I think the secret is to appear confident from the outset, to avoid future breakfast
disasters we definitely won’t ask for toast first.
The next hour was a blur as we dodged cars, quads, bikes and tandems in an effort
to reach the entrance to the national park and Bongwhasan, the mountain we were
to climb. Apart from having sore feet, a recurring problem with Heidi, she was
fully recovered and raring to go. Speaking of Heidi, I just asked her to read
what I’ve written, and she complained that I have represented her in a
rather poor light. She wants it made clear that she was an active agent in all
the decision processes and actions that took place over the weekend and that
she doesn’t shout at me as often as I make out. She is also a little put
out about the octopus thing, oh, and the bit when she was really drunk. So -for
the record- Heidi is more than just a passive, comedy-straight-nag device, and
she is not giving me the silent treatment for depicting her as such.

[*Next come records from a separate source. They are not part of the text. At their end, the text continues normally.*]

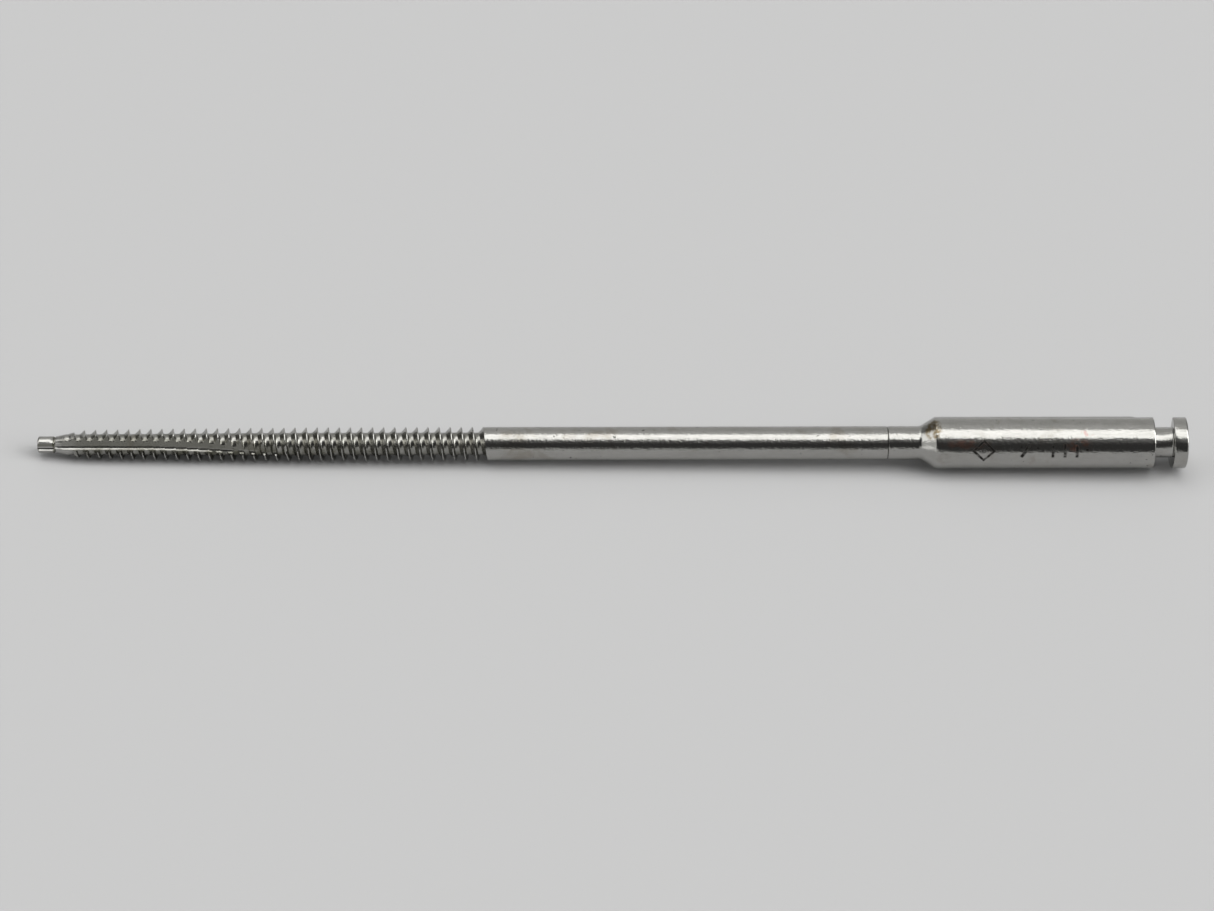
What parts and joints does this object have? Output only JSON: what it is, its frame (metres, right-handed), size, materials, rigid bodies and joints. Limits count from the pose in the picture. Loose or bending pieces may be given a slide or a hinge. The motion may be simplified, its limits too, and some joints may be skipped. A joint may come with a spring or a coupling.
{
  "type": "bone-screw tap with latch shank",
  "caption": "Slim thread-cutting tap with a short pilot, fluted fine thread and plain rod, on a latch-type shank for a right-angle handpiece.",
  "frame": {"origin": "on the tool's axis, at the front edge of the full-width barrel of the latch shank", "axes": "+X along the tool's axis towards the latch end, so the tip points to -X; +Y is the outward normal of the driving flat; +Z completes the frame"},
  "size_m": [0.0518, 0.0024, 0.0024],
  "materials": {
    "ground_steel": "ground, bright, with fine marks round the axis",
    "turned_steel": "turned, bright, with fine marks round the axis"
  },
  "bodies": {
    "root": {"tap_rod": "ground_steel", "latch_shank": "turned_steel"}
  },
  "joints": []
}
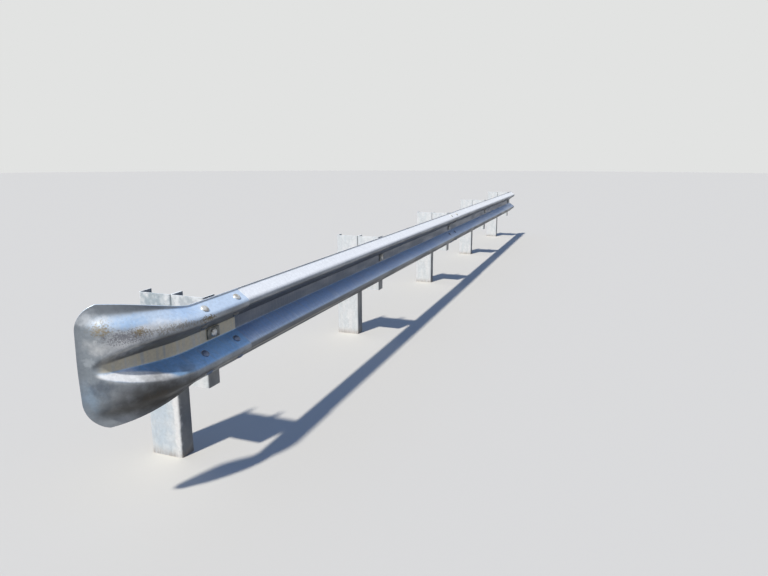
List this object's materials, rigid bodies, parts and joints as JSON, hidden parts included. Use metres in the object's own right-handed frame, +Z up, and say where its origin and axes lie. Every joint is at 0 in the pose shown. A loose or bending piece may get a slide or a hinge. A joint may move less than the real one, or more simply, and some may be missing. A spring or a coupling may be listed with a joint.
{
  "type": "highway guardrail section",
  "caption": "Galvanised corrugated beam guardrail on channel posts and spacers, with lapped and bolted joints and a flattened, curved wing end.",
  "frame": {"origin": "middle of the web of the first post, on its cut face at ground level", "axes": "+X along the rail from the wing end to the open far end, +Y away from the road, +Z up"},
  "size_m": [8.6988, 0.418, 0.8113],
  "materials": {
    "beam_zinc": "hot-dip galvanised, satin",
    "weathered_zinc": "hot-dip galvanised, weathered",
    "post_zinc": "hot-dip galvanised, mottled",
    "washer_zinc": "hot-dip galvanised, dull"
  },
  "bodies": {
    "root": {"beam_1": "beam_zinc", "beam_2": "beam_zinc", "plate_washer_1": "washer_zinc", "plate_washer_2": "washer_zinc", "plate_washer_3": "washer_zinc", "plate_washer_4": "washer_zinc", "plate_washer_5": "washer_zinc", "post_1": "post_zinc", "post_2": "post_zinc", "post_3": "post_zinc", "post_4": "post_zinc", "post_5": "post_zinc", "spacer_1": "post_zinc", "spacer_2": "post_zinc", "spacer_3": "post_zinc", "spacer_4": "post_zinc", "spacer_5": "post_zinc", "wing_terminal": "weathered_zinc"}
  },
  "joints": []
}
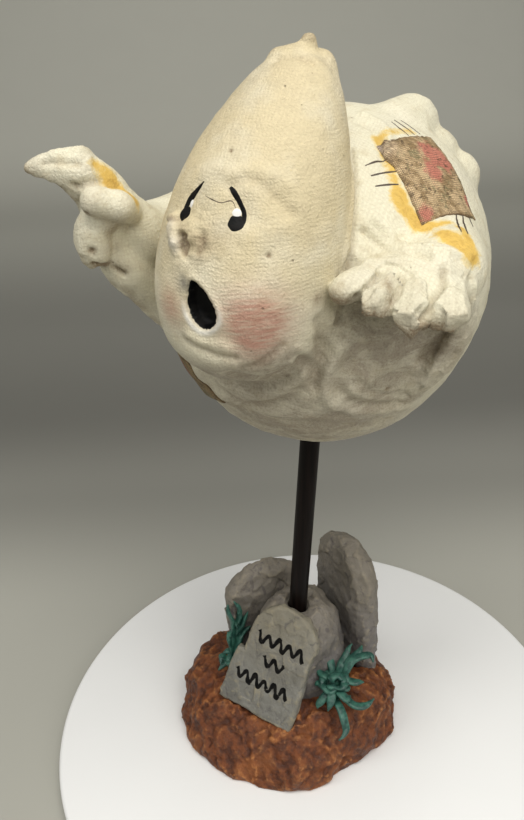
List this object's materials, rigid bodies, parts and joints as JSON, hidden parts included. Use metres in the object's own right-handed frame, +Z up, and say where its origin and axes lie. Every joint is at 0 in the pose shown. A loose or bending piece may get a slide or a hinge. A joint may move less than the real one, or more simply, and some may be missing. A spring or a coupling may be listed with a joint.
{
  "type": "ghost figure",
  "caption": "Standing ornament: a sheet ghost with raised hands and an open mouth, held by a rod above a mound with gravestones and weeds.",
  "frame": {"origin": "centre of the mound's flat underside, on the table", "axes": "+Z up; -Y is the way the face and the front gravestone look; +X is the ghost's left"},
  "size_m": [0.1284, 0.1477, 0.296],
  "materials": {
    "sheet_white": "matt cream-white paint over a woven surface",
    "bare_clay": "matt, rough",
    "patch_cloth": "woven cotton under varnish",
    "dark_wood": "semi-gloss black-brown paint",
    "earth_brown": "satin red-brown paint, dry-brushed orange",
    "grave_stone": "matt mottled grey paint",
    "weed_green": "satin green paint"
  },
  "bodies": {
    "root": {"body_shell": "sheet_white", "head_shell": "sheet_white", "hood_nub": "sheet_white", "nose": "bare_clay", "rod_socket": "bare_clay", "right_arm": "sheet_white", "right_pointing_finger": "sheet_white", "right_thumb": "sheet_white", "right_folded_fingers": "sheet_white", "left_arm": "sheet_white", "left_thumb": "sheet_white", "left_index_finger": "sheet_white", "left_middle_finger": "sheet_white", "left_little_finger": "sheet_white", "tail_near_folds": "sheet_white", "tail_far_folds": "sheet_white", "back_patch": "patch_cloth", "flank_patch": "patch_cloth", "rod": "dark_wood", "mound": "earth_brown", "centre_rock": "grave_stone", "front_gravestone": "grave_stone", "left_gravestone": "grave_stone", "right_gravestone": "grave_stone", "left_weed": "weed_green", "right_weed": "weed_green"}
  },
  "joints": []
}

Bongwhasan was great. We discovered that the Korean students and day-trippers
were all taking an entrance to the right of the national park; there was a big
queue just to get in. We opted for the one on the left; there was no one there.
The guy pointed us back to the other entrance, but, undeterred, we said ‘Bongwhasan’
and made mountain shapes with our arms. He nodded and let us through; the other
tourists were just picnicking in the valley, whilst we wanted the path for real
hikers. The relief we both felt from finally escaping was palpable. The path
we took was beautiful; it gently wound it’s way up and up, further and
further away from the madness. The leaves had started to change colour, and
the air was sweet and fresh. It took us less than an hour to reach the peak,
the final 15 minutes were exhausting but exhilarating. We collapsed on the peak,
steam rising from our bodies. We felt rejuvenated and happy to be alive. Had
it been worth all we had been through? We thought so.